[Structured object records]
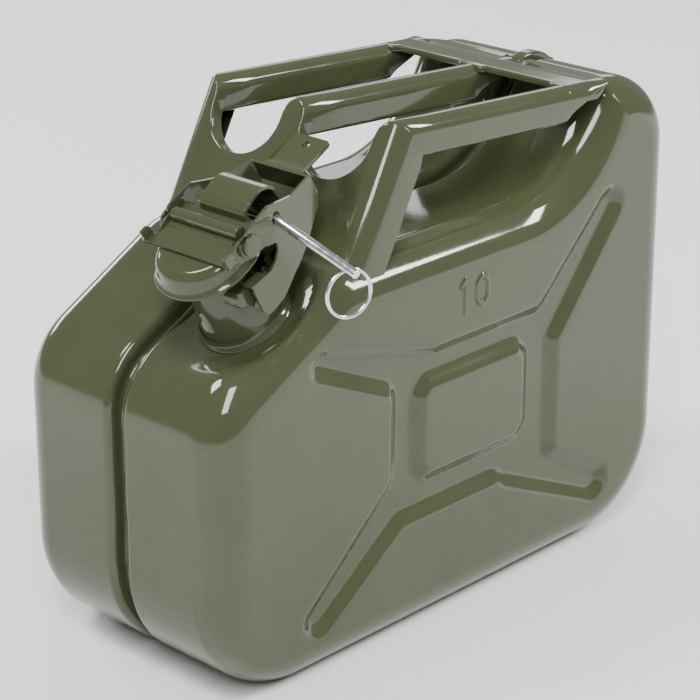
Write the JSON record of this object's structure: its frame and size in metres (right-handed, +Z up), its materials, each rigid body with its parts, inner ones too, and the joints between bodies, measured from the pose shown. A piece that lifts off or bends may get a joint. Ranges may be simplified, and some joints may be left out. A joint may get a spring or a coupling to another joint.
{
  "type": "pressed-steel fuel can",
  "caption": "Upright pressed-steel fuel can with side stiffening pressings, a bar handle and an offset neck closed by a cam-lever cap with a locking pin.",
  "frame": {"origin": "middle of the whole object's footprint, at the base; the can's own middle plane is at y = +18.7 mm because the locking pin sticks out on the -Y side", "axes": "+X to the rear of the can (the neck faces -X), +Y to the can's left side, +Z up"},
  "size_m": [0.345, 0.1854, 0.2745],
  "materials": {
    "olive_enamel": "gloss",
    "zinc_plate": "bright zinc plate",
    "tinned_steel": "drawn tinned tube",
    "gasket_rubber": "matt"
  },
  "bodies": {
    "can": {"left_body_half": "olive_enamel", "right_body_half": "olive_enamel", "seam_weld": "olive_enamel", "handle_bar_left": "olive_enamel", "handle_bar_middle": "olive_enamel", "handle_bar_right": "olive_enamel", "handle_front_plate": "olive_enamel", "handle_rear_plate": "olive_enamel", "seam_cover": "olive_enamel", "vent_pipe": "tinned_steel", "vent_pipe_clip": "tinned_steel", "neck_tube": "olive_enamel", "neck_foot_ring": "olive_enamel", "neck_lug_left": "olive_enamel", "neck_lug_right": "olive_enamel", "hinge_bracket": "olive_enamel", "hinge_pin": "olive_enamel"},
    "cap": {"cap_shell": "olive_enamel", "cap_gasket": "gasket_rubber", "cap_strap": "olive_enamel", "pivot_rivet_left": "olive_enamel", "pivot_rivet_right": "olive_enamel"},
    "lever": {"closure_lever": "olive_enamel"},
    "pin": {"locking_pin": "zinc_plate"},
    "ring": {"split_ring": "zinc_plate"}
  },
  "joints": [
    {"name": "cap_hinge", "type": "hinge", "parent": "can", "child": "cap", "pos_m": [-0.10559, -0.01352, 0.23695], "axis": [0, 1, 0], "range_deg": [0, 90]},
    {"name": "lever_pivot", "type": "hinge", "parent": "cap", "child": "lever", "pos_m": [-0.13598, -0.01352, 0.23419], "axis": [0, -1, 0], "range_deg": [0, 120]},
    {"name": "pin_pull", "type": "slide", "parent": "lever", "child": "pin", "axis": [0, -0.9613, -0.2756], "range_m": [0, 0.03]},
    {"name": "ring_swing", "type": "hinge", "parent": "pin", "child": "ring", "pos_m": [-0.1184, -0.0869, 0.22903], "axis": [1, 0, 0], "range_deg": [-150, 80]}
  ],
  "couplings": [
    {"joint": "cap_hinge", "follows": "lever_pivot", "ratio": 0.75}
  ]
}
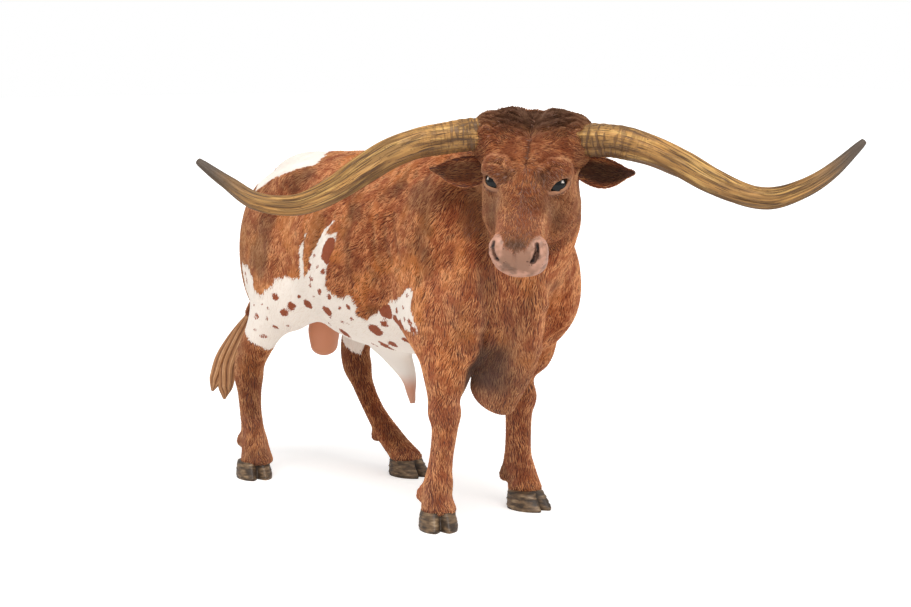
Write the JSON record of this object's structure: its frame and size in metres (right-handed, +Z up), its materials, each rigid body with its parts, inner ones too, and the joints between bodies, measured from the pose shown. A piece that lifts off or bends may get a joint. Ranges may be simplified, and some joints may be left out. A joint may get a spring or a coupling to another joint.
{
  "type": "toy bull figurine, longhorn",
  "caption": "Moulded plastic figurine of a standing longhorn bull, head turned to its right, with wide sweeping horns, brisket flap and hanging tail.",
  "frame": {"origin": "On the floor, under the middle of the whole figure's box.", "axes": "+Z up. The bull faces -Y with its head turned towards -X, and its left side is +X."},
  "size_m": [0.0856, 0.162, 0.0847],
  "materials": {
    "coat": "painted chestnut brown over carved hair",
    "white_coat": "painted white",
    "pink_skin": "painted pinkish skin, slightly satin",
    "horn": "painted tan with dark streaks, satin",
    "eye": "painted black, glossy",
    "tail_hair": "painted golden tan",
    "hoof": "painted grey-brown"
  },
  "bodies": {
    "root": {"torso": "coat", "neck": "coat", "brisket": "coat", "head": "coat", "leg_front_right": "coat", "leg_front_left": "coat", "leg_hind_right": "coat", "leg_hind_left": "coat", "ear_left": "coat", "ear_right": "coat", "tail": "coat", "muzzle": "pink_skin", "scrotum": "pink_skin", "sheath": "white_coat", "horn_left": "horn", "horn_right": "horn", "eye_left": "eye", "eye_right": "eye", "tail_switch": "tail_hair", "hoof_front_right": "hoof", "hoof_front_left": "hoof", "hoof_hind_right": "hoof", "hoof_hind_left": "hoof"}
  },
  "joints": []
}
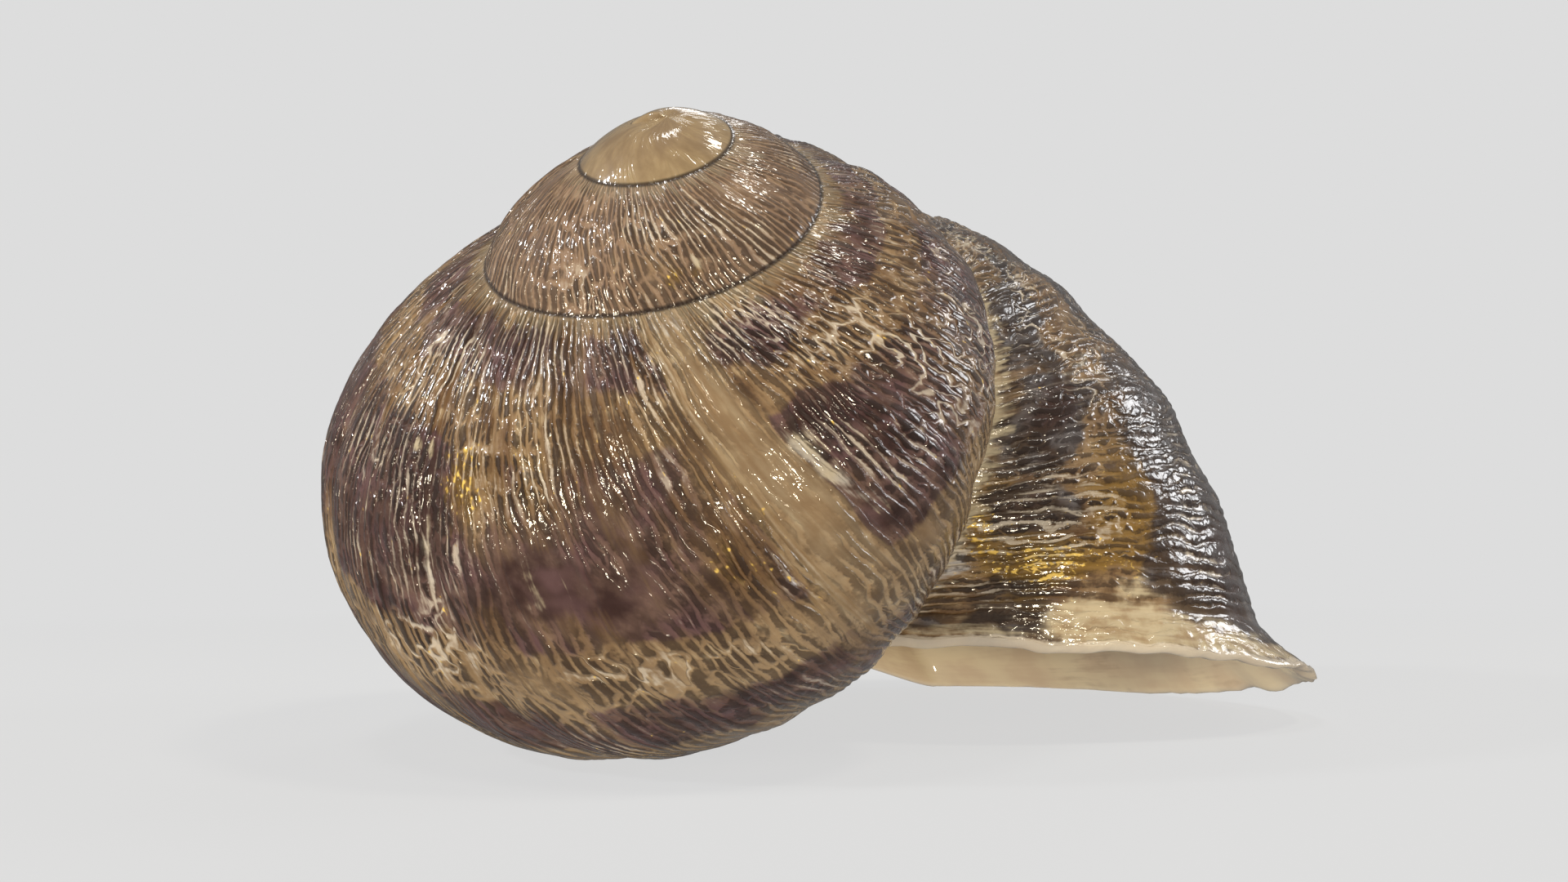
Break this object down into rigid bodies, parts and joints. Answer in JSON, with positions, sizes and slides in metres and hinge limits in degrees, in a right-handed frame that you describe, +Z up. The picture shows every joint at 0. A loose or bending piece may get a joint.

> [Exercise requirements] Every entry should be output exactly as written, please.

> [Problem solution]
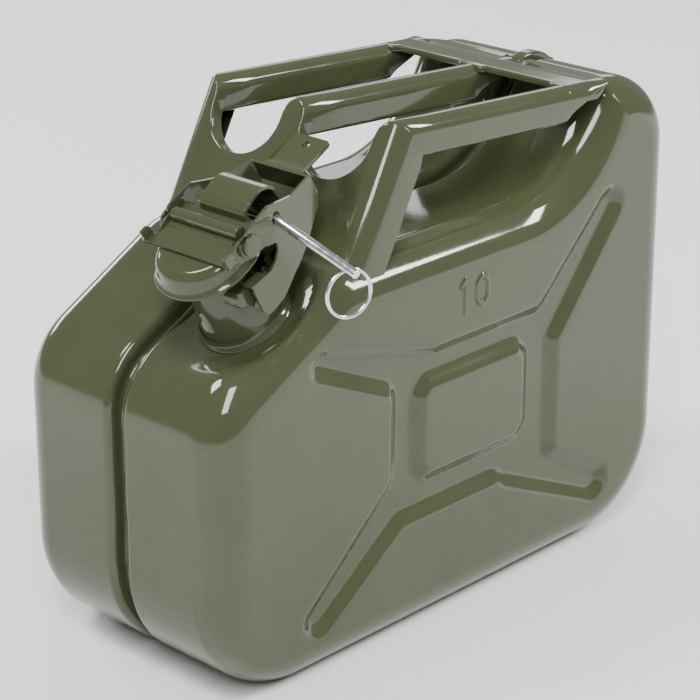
Write the JSON record of this object's structure: its frame and size in metres (right-handed, +Z up), its materials, each rigid body with its parts, inner ones too, and the joints between bodies, measured from the pose shown. A piece that lifts off or bends may get a joint. Ranges may be simplified, and some joints may be left out. A joint may get a spring or a coupling to another joint.
{
  "type": "pressed-steel fuel can",
  "caption": "Upright pressed-steel fuel can with side stiffening pressings, a bar handle and an offset neck closed by a cam-lever cap with a locking pin.",
  "frame": {"origin": "middle of the whole object's footprint, at the base; the can's own middle plane is at y = +18.7 mm because the locking pin sticks out on the -Y side", "axes": "+X to the rear of the can (the neck faces -X), +Y to the can's left side, +Z up"},
  "size_m": [0.345, 0.1854, 0.2745],
  "materials": {
    "olive_enamel": "gloss",
    "zinc_plate": "bright zinc plate",
    "tinned_steel": "drawn tinned tube",
    "gasket_rubber": "matt"
  },
  "bodies": {
    "can": {"left_body_half": "olive_enamel", "right_body_half": "olive_enamel", "seam_weld": "olive_enamel", "handle_bar_left": "olive_enamel", "handle_bar_middle": "olive_enamel", "handle_bar_right": "olive_enamel", "handle_front_plate": "olive_enamel", "handle_rear_plate": "olive_enamel", "seam_cover": "olive_enamel", "vent_pipe": "tinned_steel", "vent_pipe_clip": "tinned_steel", "neck_tube": "olive_enamel", "neck_foot_ring": "olive_enamel", "neck_lug_left": "olive_enamel", "neck_lug_right": "olive_enamel", "hinge_bracket": "olive_enamel", "hinge_pin": "olive_enamel"},
    "cap": {"cap_shell": "olive_enamel", "cap_gasket": "gasket_rubber", "cap_strap": "olive_enamel", "pivot_rivet_left": "olive_enamel", "pivot_rivet_right": "olive_enamel"},
    "lever": {"closure_lever": "olive_enamel"},
    "pin": {"locking_pin": "zinc_plate"},
    "ring": {"split_ring": "zinc_plate"}
  },
  "joints": [
    {"name": "cap_hinge", "type": "hinge", "parent": "can", "child": "cap", "pos_m": [-0.10559, -0.01352, 0.23695], "axis": [0, 1, 0], "range_deg": [0, 90]},
    {"name": "lever_pivot", "type": "hinge", "parent": "cap", "child": "lever", "pos_m": [-0.13598, -0.01352, 0.23419], "axis": [0, -1, 0], "range_deg": [0, 120]},
    {"name": "pin_pull", "type": "slide", "parent": "lever", "child": "pin", "axis": [0, -0.9613, -0.2756], "range_m": [0, 0.03]},
    {"name": "ring_swing", "type": "hinge", "parent": "pin", "child": "ring", "pos_m": [-0.1184, -0.0869, 0.22903], "axis": [1, 0, 0], "range_deg": [-150, 80]}
  ],
  "couplings": [
    {"joint": "cap_hinge", "follows": "lever_pivot", "ratio": 0.75}
  ]
}
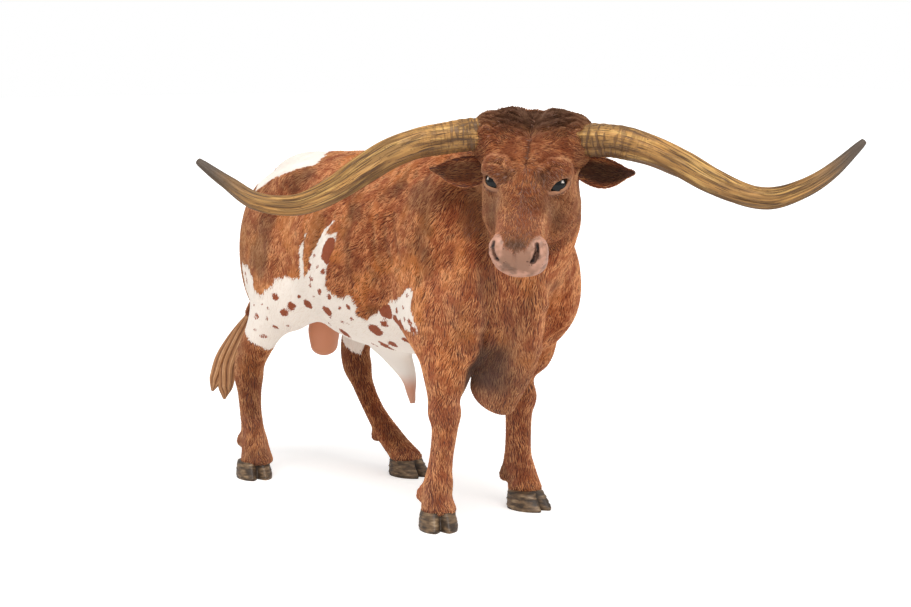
Write the JSON record of this object's structure: its frame and size in metres (right-handed, +Z up), its materials, each rigid body with its parts, inner ones too, and the joints between bodies, measured from the pose shown. A piece that lifts off or bends may get a joint. Ranges may be simplified, and some joints may be left out. A joint may get a spring or a coupling to another joint.
{
  "type": "toy bull figurine, longhorn",
  "caption": "Moulded plastic figurine of a standing longhorn bull, head turned to its right, with wide sweeping horns, brisket flap and hanging tail.",
  "frame": {"origin": "On the floor, under the middle of the whole figure's box.", "axes": "+Z up. The bull faces -Y with its head turned towards -X, and its left side is +X."},
  "size_m": [0.0856, 0.162, 0.0847],
  "materials": {
    "coat": "painted chestnut brown over carved hair",
    "white_coat": "painted white",
    "pink_skin": "painted pinkish skin, slightly satin",
    "horn": "painted tan with dark streaks, satin",
    "eye": "painted black, glossy",
    "tail_hair": "painted golden tan",
    "hoof": "painted grey-brown"
  },
  "bodies": {
    "root": {"torso": "coat", "neck": "coat", "brisket": "coat", "head": "coat", "leg_front_right": "coat", "leg_front_left": "coat", "leg_hind_right": "coat", "leg_hind_left": "coat", "ear_left": "coat", "ear_right": "coat", "tail": "coat", "muzzle": "pink_skin", "scrotum": "pink_skin", "sheath": "white_coat", "horn_left": "horn", "horn_right": "horn", "eye_left": "eye", "eye_right": "eye", "tail_switch": "tail_hair", "hoof_front_right": "hoof", "hoof_front_left": "hoof", "hoof_hind_right": "hoof", "hoof_hind_left": "hoof"}
  },
  "joints": []
}
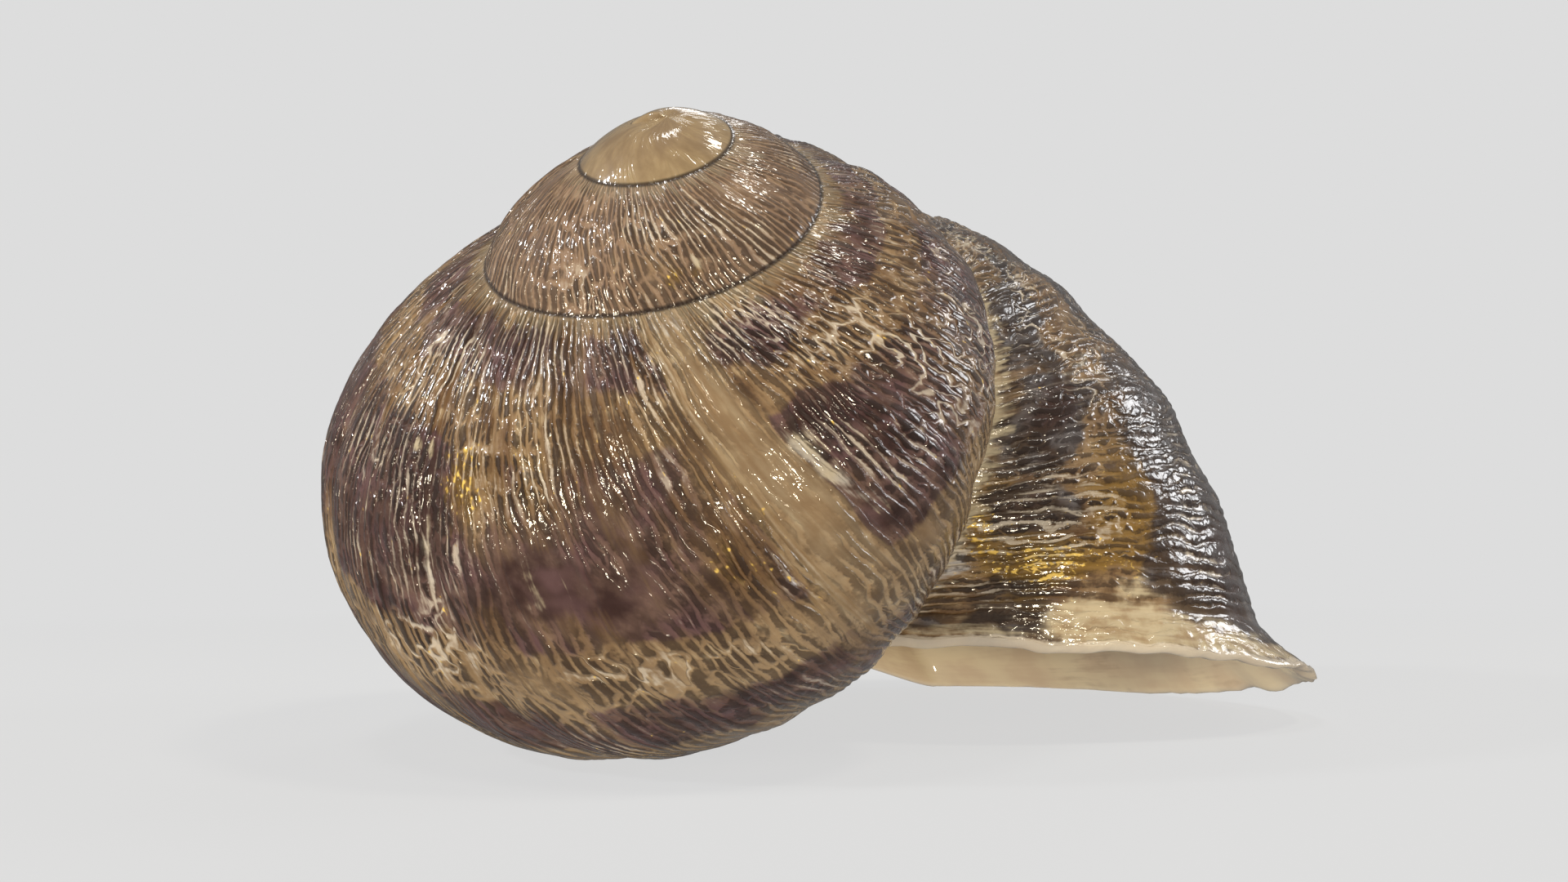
Break this object down into rigid bodies, parts and joints. Answer in JSON, with positions, sizes and slides in metres and hinge limits in degrees, in a right-handed frame that you describe, +Z up. The picture shows every joint at 0. A loose or bending piece may get a joint.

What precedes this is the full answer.